2. Nach diesen Feststellungen lag es nicht nahe, daß beim Angeklagten im Zeitpunkt der Verurteilung noch ein Hang bestand, berauschende Mittel im Übermaß zu sich zu nehmen, was Voraussetzung einer Unterbringung gemäß § 64 StGB wäre (BGHR StGB § 64 Abs. 1 Hang 1).

a) Es kann dahingestellt bleiben, ob bei dem Angeklagten - unbeschadet seiner subjektiven Einschätzung - überhaupt eine einen Hang im Sinne des § 64 StGB begründende, ausgeprägte Betäubungsmittelabhängigkeit vorgelegen hat. Sie ist zwar nicht nur bei einer chronischen, auf körperlicher Sucht beruhenden Abhängigkeit gegeben. Vielmehr genügt eine eingewurzelte, aufgrund psychischer Disposition bestehende oder durch Übung erworbene intensive Neigung, immer wieder Alkohol oder andere berauschende Mittel im Übermaß zu sich zu nehmen (BGHR StGB § 64 Abs. 1 Hang 4; Tröndle/Fischer StGB 50. Aufl. § 64 Rdn. 3). Erforderlich ist jedoch ein Mißbrauch, der den Grad psychischer Abhängigkeit erreicht (ständige Rechtsprechung, vgl. nur: BGHR StGB § 64 Abs. 1 Hang 1 und 5; BGH NJW 1995, 3131, 3133, insoweit in NStZ 1996, 83 nicht abgedruckt; Hanack in LK StGB 11. Aufl. § 64 Rdn. 40; Stree in Schönke/Schröder StGB 26. Aufl. § 64 Rdn. 3; Lackner StGB 23. Aufl. § 64 Rdn. 2). Es spricht wenig dafür, daß die Neigung des Angeklagten diese Intensität erreicht hatte, da er darauf achtete, nicht in eine gravierende Abhängigkeit zu geraten, und es ihm aus eigenem Antrieb ohne erhebliche fremde Hilfe innerhalb kurzer Zeit gelang, den Drogenkonsum aufzugeben. Diese Umstände deuten darauf hin, daß der Angeklagte noch in der Lage war, kontrolliert mit Betäubungsmitteln umzugehen (vgl. BGH NJW 1995, 3131, 3133).

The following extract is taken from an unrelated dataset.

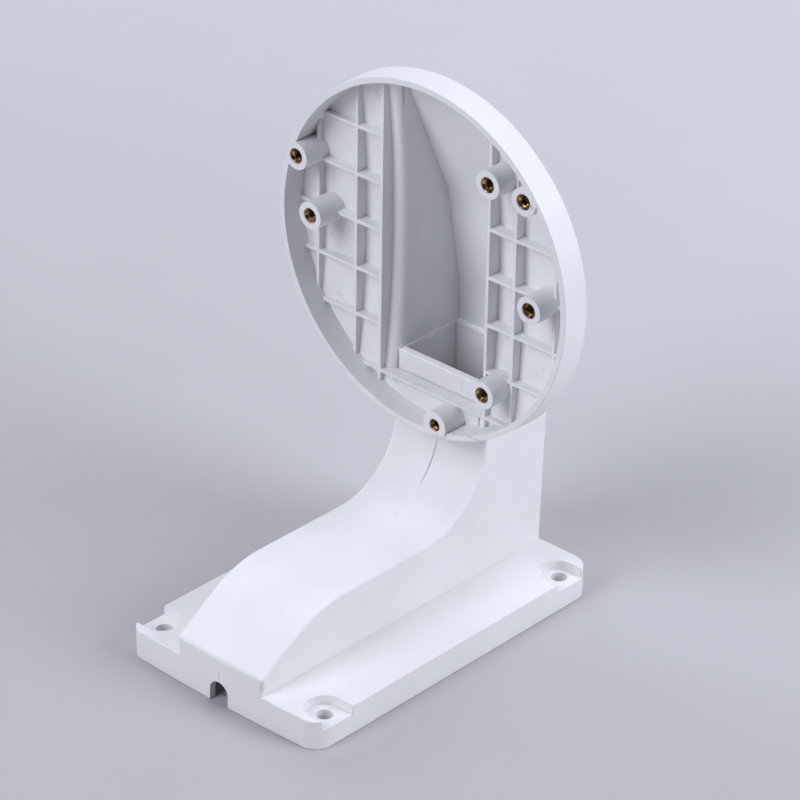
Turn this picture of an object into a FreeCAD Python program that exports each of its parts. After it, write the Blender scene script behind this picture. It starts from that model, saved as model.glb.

b) Es fehlt aber jedenfalls jeder Anhaltspunkt dafür, daß der Angeklagte noch immer im Sinne eines süchtigen Verhaltens zu übermäßigem Betäubungsmittelgenuß neigt (vgl. BGHR StGB § 64 Ablehnung 10, insoweit in NStZ 1994, 39 nicht abgedruckt). Nachdem er noch vor seiner Inhaftierung selbständig eine Entziehung durchgeführt hatte, konsumierte er - von einem einmaligen Rückfall abgesehen - keinerlei Drogen. Allein sein Wunsch nach einer ambulanten Drogentherapie (UA S. 36) läßt nicht auf ein weiter bestehendes süchtiges Verhalten schließen.

Eine Prüfung der Unterbringungsanordnung drängte sich dem Tatrichter daher nicht auf (BGHR StGB § 64 Ablehnung 5), so daß Erörterungen soweit nicht erforderlich waren.